Nessas pequenas disputas, os homens do pequeno município vão vivendo e convivendo. E entre os personagens as vidas se desenvolvem, plenas ou não, com tudo a que se tem direito: problemas, alegrias, conquistas, a necessidade de se conformar a tudo, um grito de revolta que só pode ser expressado pelo futebol, porque, na vida, o jogo dessas pessoas humildes está sempre perdido, nunca há prorrogação. Então não parece absurdo constatar como o barbeiro gerencia seu negócio com certa displicência — ele não cobra o corte de quem apresenta a carteira de membro ou sócio do Corinthians, por exemplo —, rejeita carinho dos filhos — pois eles querem seguir carreiras “erradas” —, ignora a mulher — que não entende seu apego ao clube paulista —, etc. Essa é a maneira de o sujeito esquecer os reveses de sua insignificante existência, pois nos gramados a sorte é lançada de acordo com a força dos times, e lá qualquer um pode sagrar-se vendedor, seja pobre, feio, analfabeto, ignorante ou o que seja. Só o futebol é justo, só lá é possível viver.

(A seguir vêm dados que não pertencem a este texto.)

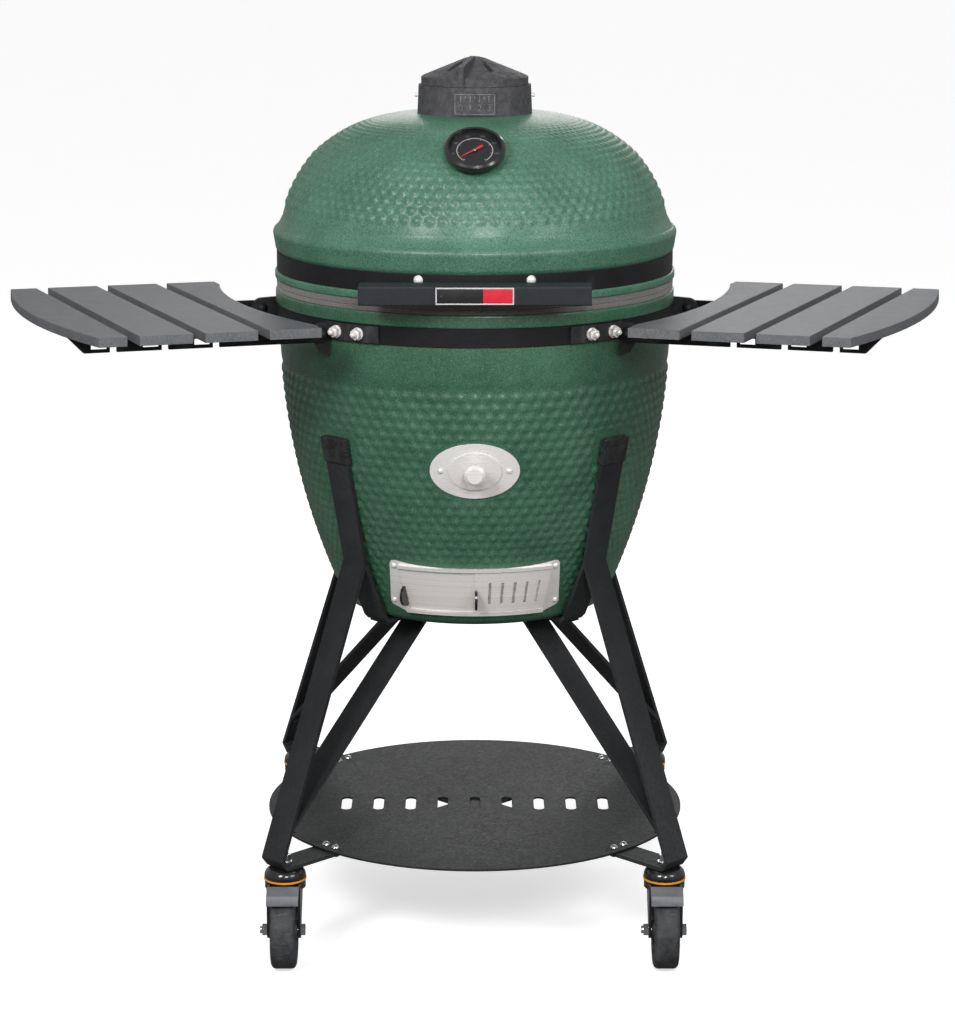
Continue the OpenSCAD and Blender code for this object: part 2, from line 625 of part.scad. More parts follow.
module outer_slat_2d() intersection() {
    translate([slat_in + 3 * slat_pitch, slat_mid_y - slat_l / 2]) square([slat_w - 4, slat_l]);
    translate([slat_in + 3 * slat_pitch + slat_w - 4 - outer_bow_r, slat_mid_y])
        circle(r = outer_bow_r, $fn = 200);
}
module slats() risen() translate([0, 0, arm_z[1]]) linear_extrude(slat_t) {
    difference() {
        slat_blank(0);
        translate([slat_in + 29 - inner_bow_r, slat_mid_y - 5]) circle(r = inner_bow_r, $fn = 200);
    }
    slat_blank(1);
    slat_blank(2);
    outer_slat_2d();
}
module slat_blank(i) translate([slat_in + i * slat_pitch, slat_mid_y - slat_l / 2])
    square([slat_w, slat_l]);
module left_slats() color(slat_grey) shelf_frame() slats();
module right_slats() color(slat_grey) mirror([1, 0, 0]) shelf_frame() slats();

hook_x = [388, 454, 520];
hook_gap = 9;
hook_reach = 24;
module arm_outline(last) difference() {
    union() {
        polygon([[pivot[0], arm_z[0]], [last - 20, arm_z[0]], [last, arm_z[1]], [pivot[0], arm_z[1]]]);
        translate(pivot) circle(r = 10);
    }
    translate(pivot) circle(r = 4 + bore_play);
}
// A utensil hook is an L-shaped notch in the front arm's lower edge.
module hook_notch(x) {
    translate([x, arm_z[0] - 1]) square([hook_gap, 13]);
    translate([x, arm_z[0] + 7]) square([hook_gap + 4, 5]);
    translate([x + hook_gap + 3.5, arm_z[0] + 4]) square([hook_reach - 3.5, 8]);
}
module front_arm() translate([0, front_arm_y + arm_t, 0]) rotate([90, 0, 0]) linear_extrude(arm_t)
    difference() {
        arm_outline(arm_end);
        for (x = hook_x) hook_notch(x);
    }
module rear_arm() translate([0, rear_arm_y + arm_t, 0]) rotate([90, 0, 0]) linear_extrude(arm_t)
    arm_outline(arm_end - 14);
module cross_tie(x) translate([x, rear_arm_y + arm_t, arm_z[1] - 3])
    cube([30, front_arm_y - rear_arm_y - arm_t, 3]);
module arms() risen() {
    front_arm();
    rear_arm();
    cross_tie(slat_in + 20);
    cross_tie(slat_in + 3 * slat_pitch + 10);
}
module left_arms() color(powder_black) shelf_frame() arms();
module right_arms() color(powder_black) mirror([1, 0, 0]) shelf_frame() arms();

// Bracket plates beside the arms, with flanges that wrap the lower band.
module bracket_plate(y, inner_x) translate([0, y + arm_t, 0]) rotate([90, 0, 0])
    linear_extrude(arm_t) difference() {
        union() {
            translate(pivot) circle(r = 14);
            polygon([[inner_x, 829], [pivot[0], 827.5], [pivot[0] + 10, 804], [pivot[0] + 2, 790],
                [inner_x + 14, 783], [inner_x, 788]]);
        }
        translate(pivot) circle(r = 4);
    }
module shelf_brackets() color(powder_black) mirrored() {
    difference() {
        shelf_frame() {
            bracket_plate(front_arm_y - arm_t - 1, 225);
            bracket_plate(rear_arm_y + arm_t + 1, 205);
        }
        band_clearance();
    }
    ring_flange(224.6, 227.8, band_outer_r + 1.1);
    ring_flange(227.3, 243, lug_r);
    ring_flange(152, 171, lug_r);
}
// A flange against the lower band. It is thin where the front arm turns past it.
module ring_flange(a0, a1, r) sector([[band_outer_r + 0.05, 808], [r, 808], [r, 829.5],
    [band_outer_r + 0.05, 829.5]], a0, a1);

module pivot_bolt(y0, y1) translate([pivot[0], y0, pivot[1]]) rotate([-90, 0, 0]) {
    cylinder(r = 4, h = y1 - y0);
    translate([0, 0, y1 - y0]) intersection() {
        translate([0, 0, -3]) sphere(r = 8, $fn = 32);
        cylinder(r = 9, h = 6);
    }
    translate([0, 0, -6]) hex(7.4, 6);
}
module pivot_bolts() color(iron_grey) both_shelves() {
    pivot_bolt(front_arm_y - arm_t - 1, front_arm_y + arm_t + 0.5);
    pivot_bolt(rear_arm_y - 0.5, rear_arm_y + 2 * arm_t + 1);
}

base_shell();
dome_shell();
base_gasket();
dome_gasket();
firebox();
fire_ring();
charcoal_grate();
cooking_grate();
lower_band();
upper_band();
band_bolts();
hinge_lower();
hinge_upper();
hinge_pin();
hinge_springs();
handle_bar();
handle_brackets();
name_plate();
lid_screws();
thermometer_case();
thermometer_dial();
thermometer_needle();
thermometer_lens();
vent_base();
vent_top();
draft_frame();
draft_door();
draft_screen();
port_plate();
port_plug();
front_screws();
leg_front_left();
leg_front_right();
leg_rear_left();
leg_rear_right();
leg_caps();
bottom_shelf();
stand_bolts();
caster_cups();
caster_rings();
fork_front_left();
fork_front_right();
fork_rear_left();
fork_rear_right();
axle_front_left();
axle_front_right();
axle_rear_left();
axle_rear_right();
wheel_front_left();
wheel_front_right();
wheel_rear_left();
wheel_rear_right();
brake_front_left();
brake_front_right();
shelf_brackets();
pivot_bolts();
left_arms();
right_arms();
left_slats();
right_slats();
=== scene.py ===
"""Looks of the kamado grill: materials, the dimpled ceramic shells and the small visible details.

Lengths named in millimetres are turned into metres with MM. Every piece is in the row frame."""

import json
import math
import random

import bmesh
import bpy
import numpy as np
from mathutils import Matrix, Vector


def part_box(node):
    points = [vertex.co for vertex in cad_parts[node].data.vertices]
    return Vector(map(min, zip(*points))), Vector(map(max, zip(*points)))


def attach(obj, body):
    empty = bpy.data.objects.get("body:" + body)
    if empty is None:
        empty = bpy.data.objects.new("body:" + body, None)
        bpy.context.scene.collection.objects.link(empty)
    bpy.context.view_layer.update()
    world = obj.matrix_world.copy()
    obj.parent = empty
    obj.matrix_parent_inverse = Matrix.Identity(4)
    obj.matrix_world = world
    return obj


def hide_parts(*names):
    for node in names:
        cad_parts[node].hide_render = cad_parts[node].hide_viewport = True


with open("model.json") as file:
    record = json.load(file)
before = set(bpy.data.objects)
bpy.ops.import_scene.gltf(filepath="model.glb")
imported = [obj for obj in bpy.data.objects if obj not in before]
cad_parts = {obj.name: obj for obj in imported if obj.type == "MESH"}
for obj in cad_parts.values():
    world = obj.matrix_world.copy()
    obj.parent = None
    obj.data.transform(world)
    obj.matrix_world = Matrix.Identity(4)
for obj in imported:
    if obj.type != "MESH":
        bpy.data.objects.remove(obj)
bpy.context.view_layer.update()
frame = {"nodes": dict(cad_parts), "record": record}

MM = 0.001
NODES = frame["nodes"]
SLOT_OF = {s["node"]: s["material_slot"] for s in frame["record"]["subparts"]}


# ------------------------------------------------------------------ materials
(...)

Por apresentar todas essas questões sem parecer ofensivo e nem sem perder o “espírito de porco” que caracteriza esse tipo de escracho na comédia, O corintiano resistiu ao tempo e ainda hoje, apesar do conservadorismo da direção de Milton Amaral, do som pobre e da precariedade da produção, continua fazendo rir com sua caricatura algo antropológica desse tipo tão comum no Brasil, que prefere acampar na frente do estádio para conseguir bons ingressos tão logo abram as bilheterias na final do campeonato do que fazer um programa em família (pois sua família são os colegas de arquibancada e sofrimento), esse homem que, assim como o barbeiro que Mazzaropi faz no filme, diria, ao ser incentivado a deixar seu filho estudar e virar doutor: “Melhor um pé na bola que uma cabeça na escola”.